What he’s saying is that the Jackets often deploy a 2-3 zone that might look like a 1-3-1 because of the way opponents move. Some players break the zone depending on where the ball goes, or where the opponent overloads areas.

Pastner has mixed defenses more than many coaches, and he has two reasons for that: he looks at what’s happening on the court, and he wants to keep opponents off-guard.

“Feel. Feel,” he said of his coaching decisions. “I’m a feel coach and I’ve been a feel coach based on who I sub, when I take guys out, and also some of the defensive stuff we do. I also have some data behind this, on what we’re doing and how’s it working, and I listen to my assistants as well.”

The Jackets change defenses frequently in games. They used a little of what looked like a box-and-one at Virginia to try to slow Cavs point guard London Perrantes.

“It was pretty much the same principles as the 2-3, but we just had four guys in a diamond,” Lammers said.

Lammers said he’s never surprised when Pastner changes defenses.
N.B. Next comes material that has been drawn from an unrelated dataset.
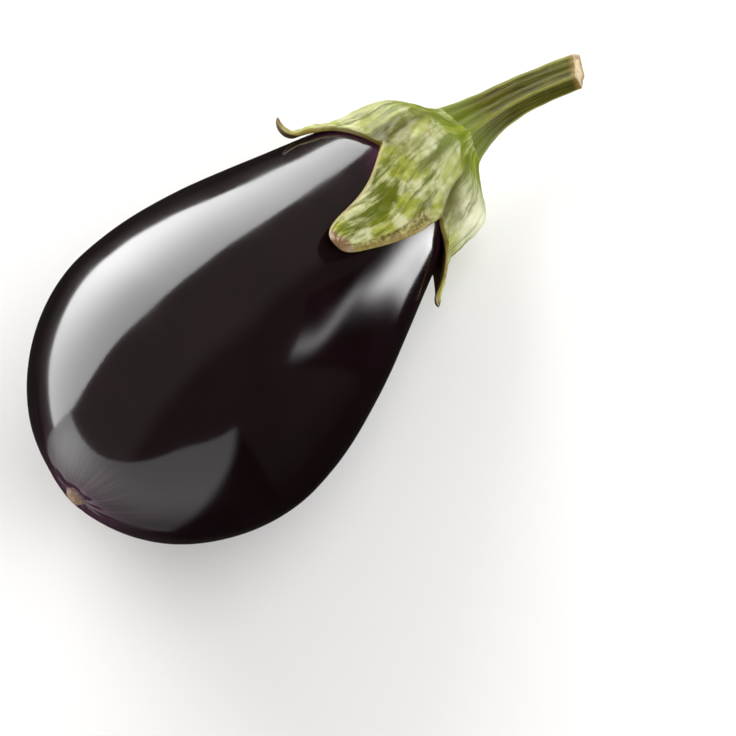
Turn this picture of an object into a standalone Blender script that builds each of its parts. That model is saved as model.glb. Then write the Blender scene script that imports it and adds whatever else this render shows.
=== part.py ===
"""A whole eggplant, picked with its stem, lying on its side on the small flat spot that its belly rests on.

Frame: metres, +Z up. +X runs from the blossom end towards the stem end, and the origin is the middle of the flat
spot. The fruit, the calyx and the stem are modelled upright about the fruit's own axis (blossom end at 0, stem end
at +Z), and an empty lays that axis down. In that upright frame +X becomes the underside and +Y stays +Y.
"""

import math
from bisect import bisect_right

import bmesh
import bpy
from mathutils import Vector
from mathutils.geometry import interpolate_bezier

# Fruit
FRUIT_LENGTH = 0.144
FRUIT_RADIUS = 0.043
WIDEST_AT = 0.045  # height of the widest ring above the blossom end
NECK_RADIUS = 0.020
NECK_AT = 0.130
NECK_TAPER = 0.30  # radius lost per length, where the neck starts to close
# Lengths of the profile's Bezier handles, as shares of what each one spans
SHOULDER_WIDTH = 0.50
SHOULDER_DROP = 0.55
NECK_HANDLE = 0.45
BELLY_HANDLE = 0.32
BASE_HANDLE = 0.41
BASE_WIDTH = 0.63
SHOULDER_POINTS, SIDE_POINTS, BASE_POINTS = 12, 18, 16
FLAT_DEPTH = 0.0018  # how far the belly is flattened where the fruit rests
AXIS_DROP = math.radians(11)  # how far the stem end droops when the fruit lies down

# Calyx
GAP = 0.0004  # between pieces that touch
CROWN_THICKNESS = 0.0036
CROWN_LEAN = 0.0018  # how much thicker the crown is on the -Y side, and thinner on the other
LOBE_THICKNESS = 0.0016
CROWN_SHARE = 0.625  # share of the way to the edge at which the crown has thinned down to the lobes
RIM_SHARE = 0.10  # share of the way over which the edge closes, to half the lobe's thickness
CALYX_ROWS = 26  # rows of the ball that becomes the calyx, outside and lining together
SCAR_ROWS = 3  # rows of the outside that lie under the stem
SHOULDER_START = 0.30  # share of the way to the edge at which the outside starts to leave the stem
SHOULDER_BLEND = 0.25  # share of the outside over which it goes from the stem's ring to the fruit's shape
INNER_CROWDING = 1.5  # packs the lining's rows towards the top, where the fruit turns over most sharply
SCAR_RADIUS = 0.0084  # where the stem leaves the calyx
SCAR_CENTRE = Vector((0, -0.0038, FRUIT_LENGTH + 0.0034))
VALLEY_HEIGHT = 0.118  # where two lobes part
VALLEY_HALF_WIDTH = math.radians(36)
LOBE_SIDE_CURVE = 0.75  # 1 gives straight sides, and less gives hollow ones that draw out the tip
# Each lobe: the direction it grows in, round the axis from the underside, and the height of its tip
LOBES = (
    (math.radians(55), 0.106),
    (math.radians(124), 0.106),
    (math.radians(200), 0.079),
    (math.radians(270), 0.103),
    (math.radians(342), 0.105),
)

# Stem
STEM_START = Vector((0, -0.20, 1)).normalized()
STEM_END = SCAR_CENTRE + Vector((-0.0112, -0.0133, 0.0360))
STEM_END_DIRECTION = Vector((-0.58, -0.48, 0.66)).normalized()
STEM_CUT_RADIUS = 0.0043
STEM_FLARE = 0.98  # extra width where the stem meets the calyx, as a share of its width at the cut
STEM_FLARE_REACH = 0.20  # share of the stem's length over which that fades to about a third
STEM_HANDLE = 0.36  # length of the path's Bezier handles, as a share of its span
STEM_POINTS = 22
RIBS = 5
RIB_DEPTH = 0.07

SEGMENTS = 60  # round the axis


def clear_scene():
    for obj in list(bpy.data.objects):
        bpy.data.objects.remove(obj, do_unlink=True)


def collection(name):
    made = bpy.data.collections.new(name)
    bpy.context.scene.collection.children.link(made)
    return made


def material(name, colour, roughness):
    made = bpy.data.materials.new(name)
    made.use_nodes = True
    shader = made.node_tree.nodes["Principled BSDF"]
    shader.inputs["Base Color"].default_value = (*colour, 1)
    shader.inputs["Roughness"].default_value = roughness
    shader.inputs["Metallic"].default_value = 0
    return made


def add_object(name, mesh, look, home, parent=None):
    mesh.materials.append(look)
    made = bpy.data.objects.new(name, mesh)
    made.parent = parent
    home.objects.link(made)
    return made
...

He thinks it’s helping Tech over-achieve. “He’s really good at moving in games. I’d say [he does it] a lot,” Ben said. “It’s still not like he’s switching every play. It’s more than in the past … to kind of keep people on their toes. I think it’s been really good. It keeps people on their toes.”

Tech has one stellar on-ball defender in fifth-year Corey Heyward, and he’s played more recently in part of sake of his aptitude on that side of the court.

The Jackets are going to keep mixing it up, both because they want to keep opponents off balance, and because, well, coach Pastner has hunches.

“I think it’s a little of both … and I’ve always coached like that,” Pastner said. “It doesn’t matter the personnel. It’s based on what’s working, what’s not working, how we’re playing. If you’re not good defensively, based on our severe limitations … then we don’t have a chance.

“Guys have improved. We’re not a finished product defensively, but … I think Justin Moore has made significant improvement defensively. Tadric Jackson has made significant improvement, and Ben Lammers.”